GIVEN DATA
━━━━

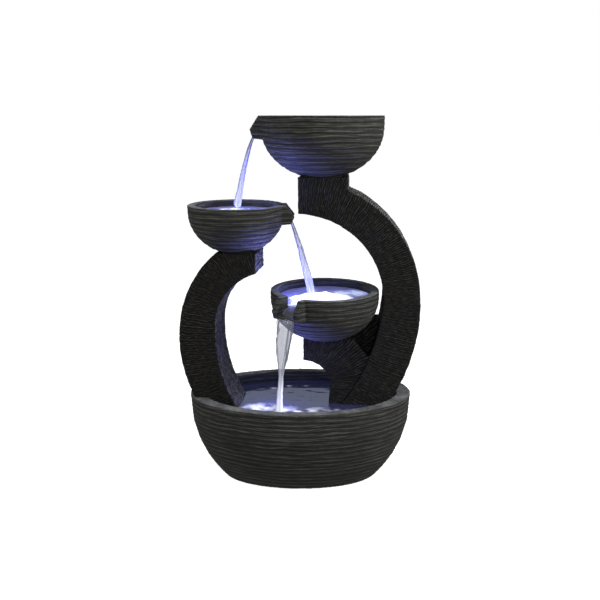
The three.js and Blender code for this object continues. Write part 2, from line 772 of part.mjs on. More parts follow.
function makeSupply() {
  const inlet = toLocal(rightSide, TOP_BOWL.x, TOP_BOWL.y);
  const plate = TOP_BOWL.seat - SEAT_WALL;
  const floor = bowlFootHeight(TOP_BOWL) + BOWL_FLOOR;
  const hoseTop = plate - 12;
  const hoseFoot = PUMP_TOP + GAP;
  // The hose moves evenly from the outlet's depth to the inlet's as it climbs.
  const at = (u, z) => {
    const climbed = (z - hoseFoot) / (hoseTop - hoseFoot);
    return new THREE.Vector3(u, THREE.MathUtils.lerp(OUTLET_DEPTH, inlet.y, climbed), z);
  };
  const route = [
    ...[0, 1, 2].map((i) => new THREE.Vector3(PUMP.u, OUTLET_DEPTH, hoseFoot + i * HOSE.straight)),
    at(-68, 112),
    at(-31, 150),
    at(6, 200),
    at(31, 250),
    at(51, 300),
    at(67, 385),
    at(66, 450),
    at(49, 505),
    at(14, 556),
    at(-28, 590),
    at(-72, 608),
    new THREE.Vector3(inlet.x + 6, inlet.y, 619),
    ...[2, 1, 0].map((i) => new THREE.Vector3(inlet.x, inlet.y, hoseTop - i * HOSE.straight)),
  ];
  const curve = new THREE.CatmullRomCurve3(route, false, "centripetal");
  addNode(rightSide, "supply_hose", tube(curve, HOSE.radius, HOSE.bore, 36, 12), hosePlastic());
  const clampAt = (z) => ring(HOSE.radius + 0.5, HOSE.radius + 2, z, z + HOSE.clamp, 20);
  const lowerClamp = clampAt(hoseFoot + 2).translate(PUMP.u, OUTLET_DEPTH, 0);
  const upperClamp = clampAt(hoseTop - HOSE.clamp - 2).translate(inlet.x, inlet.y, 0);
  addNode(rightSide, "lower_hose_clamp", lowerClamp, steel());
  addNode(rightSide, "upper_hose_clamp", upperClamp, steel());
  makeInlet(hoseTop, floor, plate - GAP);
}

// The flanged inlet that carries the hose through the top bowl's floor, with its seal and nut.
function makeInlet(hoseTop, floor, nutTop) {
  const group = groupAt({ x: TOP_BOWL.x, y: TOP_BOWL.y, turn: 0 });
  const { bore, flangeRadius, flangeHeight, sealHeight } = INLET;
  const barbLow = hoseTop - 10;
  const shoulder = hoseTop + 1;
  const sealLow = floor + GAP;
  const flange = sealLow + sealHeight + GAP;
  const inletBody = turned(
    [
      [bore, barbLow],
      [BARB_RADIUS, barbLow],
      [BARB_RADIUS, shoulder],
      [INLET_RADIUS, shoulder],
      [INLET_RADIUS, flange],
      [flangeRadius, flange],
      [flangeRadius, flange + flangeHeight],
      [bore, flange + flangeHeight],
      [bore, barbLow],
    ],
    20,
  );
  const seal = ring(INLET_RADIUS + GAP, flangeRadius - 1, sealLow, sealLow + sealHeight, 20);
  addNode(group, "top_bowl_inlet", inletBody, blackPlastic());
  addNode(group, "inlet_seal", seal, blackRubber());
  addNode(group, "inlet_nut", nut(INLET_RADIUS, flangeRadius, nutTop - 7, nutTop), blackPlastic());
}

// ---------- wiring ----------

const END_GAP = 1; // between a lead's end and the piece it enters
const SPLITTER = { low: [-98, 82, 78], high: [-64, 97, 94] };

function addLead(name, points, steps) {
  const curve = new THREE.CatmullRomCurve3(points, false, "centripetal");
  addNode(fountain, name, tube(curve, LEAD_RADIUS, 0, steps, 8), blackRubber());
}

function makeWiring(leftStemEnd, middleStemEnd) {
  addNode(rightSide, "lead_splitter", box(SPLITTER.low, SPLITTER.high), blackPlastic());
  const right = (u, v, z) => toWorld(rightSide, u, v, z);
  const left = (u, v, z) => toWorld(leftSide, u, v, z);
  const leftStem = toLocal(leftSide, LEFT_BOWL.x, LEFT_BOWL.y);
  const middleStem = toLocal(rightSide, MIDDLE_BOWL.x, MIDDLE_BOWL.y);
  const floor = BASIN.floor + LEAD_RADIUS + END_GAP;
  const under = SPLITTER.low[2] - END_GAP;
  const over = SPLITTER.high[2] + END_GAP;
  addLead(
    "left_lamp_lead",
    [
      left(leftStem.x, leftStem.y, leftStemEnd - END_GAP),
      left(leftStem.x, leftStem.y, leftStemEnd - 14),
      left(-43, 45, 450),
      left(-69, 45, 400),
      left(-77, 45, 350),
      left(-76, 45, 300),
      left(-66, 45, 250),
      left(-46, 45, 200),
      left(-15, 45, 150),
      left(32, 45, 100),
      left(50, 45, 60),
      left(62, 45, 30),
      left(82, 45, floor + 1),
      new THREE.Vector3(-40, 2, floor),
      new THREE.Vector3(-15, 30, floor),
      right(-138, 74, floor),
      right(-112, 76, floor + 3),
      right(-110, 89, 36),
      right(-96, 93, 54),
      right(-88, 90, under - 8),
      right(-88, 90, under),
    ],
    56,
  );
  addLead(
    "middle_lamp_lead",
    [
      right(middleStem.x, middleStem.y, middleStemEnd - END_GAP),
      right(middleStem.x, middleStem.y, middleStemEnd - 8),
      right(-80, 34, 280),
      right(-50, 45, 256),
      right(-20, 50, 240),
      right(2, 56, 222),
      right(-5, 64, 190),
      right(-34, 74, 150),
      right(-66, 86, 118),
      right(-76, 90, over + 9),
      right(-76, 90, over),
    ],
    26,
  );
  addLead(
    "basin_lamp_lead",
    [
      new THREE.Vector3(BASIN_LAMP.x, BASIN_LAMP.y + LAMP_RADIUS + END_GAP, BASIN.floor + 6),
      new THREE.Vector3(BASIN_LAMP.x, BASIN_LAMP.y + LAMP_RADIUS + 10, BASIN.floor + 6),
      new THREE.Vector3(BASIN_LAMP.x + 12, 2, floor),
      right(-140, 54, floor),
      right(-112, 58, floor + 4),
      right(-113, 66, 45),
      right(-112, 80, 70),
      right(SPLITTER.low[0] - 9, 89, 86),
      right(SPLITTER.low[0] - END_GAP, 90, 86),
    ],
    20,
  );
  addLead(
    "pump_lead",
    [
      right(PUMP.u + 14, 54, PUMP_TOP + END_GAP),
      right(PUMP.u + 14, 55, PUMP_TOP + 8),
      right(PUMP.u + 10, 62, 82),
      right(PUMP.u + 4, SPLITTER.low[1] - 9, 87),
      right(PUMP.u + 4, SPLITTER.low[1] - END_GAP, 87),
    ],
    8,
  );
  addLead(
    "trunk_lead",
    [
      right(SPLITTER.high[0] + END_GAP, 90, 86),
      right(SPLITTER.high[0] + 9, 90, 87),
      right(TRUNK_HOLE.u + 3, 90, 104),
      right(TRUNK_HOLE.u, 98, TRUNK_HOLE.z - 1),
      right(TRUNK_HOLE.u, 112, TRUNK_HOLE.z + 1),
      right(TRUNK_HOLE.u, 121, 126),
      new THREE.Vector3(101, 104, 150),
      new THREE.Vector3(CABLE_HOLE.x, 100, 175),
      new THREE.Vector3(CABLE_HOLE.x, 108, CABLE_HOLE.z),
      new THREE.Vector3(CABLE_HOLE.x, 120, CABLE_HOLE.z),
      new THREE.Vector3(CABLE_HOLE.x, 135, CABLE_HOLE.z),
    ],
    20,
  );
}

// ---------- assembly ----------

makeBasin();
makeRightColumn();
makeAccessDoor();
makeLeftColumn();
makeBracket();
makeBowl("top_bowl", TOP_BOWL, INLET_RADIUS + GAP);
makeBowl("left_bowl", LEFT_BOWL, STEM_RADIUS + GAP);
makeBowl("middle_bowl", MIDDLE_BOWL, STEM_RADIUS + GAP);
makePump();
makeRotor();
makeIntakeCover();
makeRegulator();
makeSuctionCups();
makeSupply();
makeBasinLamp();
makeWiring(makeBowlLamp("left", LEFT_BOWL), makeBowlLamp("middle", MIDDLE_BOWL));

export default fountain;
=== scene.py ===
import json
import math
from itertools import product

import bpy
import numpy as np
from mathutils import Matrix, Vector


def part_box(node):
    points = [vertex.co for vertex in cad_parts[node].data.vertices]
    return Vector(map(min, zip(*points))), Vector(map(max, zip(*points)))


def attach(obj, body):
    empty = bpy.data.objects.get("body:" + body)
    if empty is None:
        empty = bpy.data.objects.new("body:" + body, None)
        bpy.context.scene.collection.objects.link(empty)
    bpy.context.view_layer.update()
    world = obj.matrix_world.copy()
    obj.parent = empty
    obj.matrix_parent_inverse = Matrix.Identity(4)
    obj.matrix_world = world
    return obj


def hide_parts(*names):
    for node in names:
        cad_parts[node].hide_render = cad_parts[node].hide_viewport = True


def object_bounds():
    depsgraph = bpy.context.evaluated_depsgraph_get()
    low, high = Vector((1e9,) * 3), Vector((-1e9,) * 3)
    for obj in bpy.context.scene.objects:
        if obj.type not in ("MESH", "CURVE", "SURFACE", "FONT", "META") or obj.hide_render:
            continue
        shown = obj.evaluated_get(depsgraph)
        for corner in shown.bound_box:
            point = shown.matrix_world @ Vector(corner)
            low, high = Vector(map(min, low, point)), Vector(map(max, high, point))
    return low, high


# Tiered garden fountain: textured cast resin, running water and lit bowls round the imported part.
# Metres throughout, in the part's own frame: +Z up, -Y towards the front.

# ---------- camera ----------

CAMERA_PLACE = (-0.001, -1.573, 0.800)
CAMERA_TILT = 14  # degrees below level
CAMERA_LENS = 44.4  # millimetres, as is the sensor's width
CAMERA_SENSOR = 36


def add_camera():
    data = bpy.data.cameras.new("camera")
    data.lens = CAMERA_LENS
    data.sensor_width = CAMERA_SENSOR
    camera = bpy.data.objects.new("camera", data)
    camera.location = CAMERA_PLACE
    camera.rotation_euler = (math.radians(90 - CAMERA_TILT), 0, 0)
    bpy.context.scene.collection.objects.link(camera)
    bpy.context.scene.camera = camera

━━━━

STATED EXERCISE
Give again, word for word, only the lines running from the line with "makeBasin();" through the line with "zip(*points))), Vector(map(max, zip(*points)))"; include both of those lines.

SOLUTION TO THE PROBLEM
makeBasin();
makeRightColumn();
makeAccessDoor();
makeLeftColumn();
makeBracket();
makeBowl("top_bowl", TOP_BOWL, INLET_RADIUS + GAP);
makeBowl("left_bowl", LEFT_BOWL, STEM_RADIUS + GAP);
makeBowl("middle_bowl", MIDDLE_BOWL, STEM_RADIUS + GAP);
makePump();
makeRotor();
makeIntakeCover();
makeRegulator();
makeSuctionCups();
makeSupply();
makeBasinLamp();
makeWiring(makeBowlLamp("left", LEFT_BOWL), makeBowlLamp("middle", MIDDLE_BOWL));

export default fountain;
=== scene.py ===
import json
import math
from itertools import product

import bpy
import numpy as np
from mathutils import Matrix, Vector


def part_box(node):
    points = [vertex.co for vertex in cad_parts[node].data.vertices]
    return Vector(map(min, zip(*points))), Vector(map(max, zip(*points)))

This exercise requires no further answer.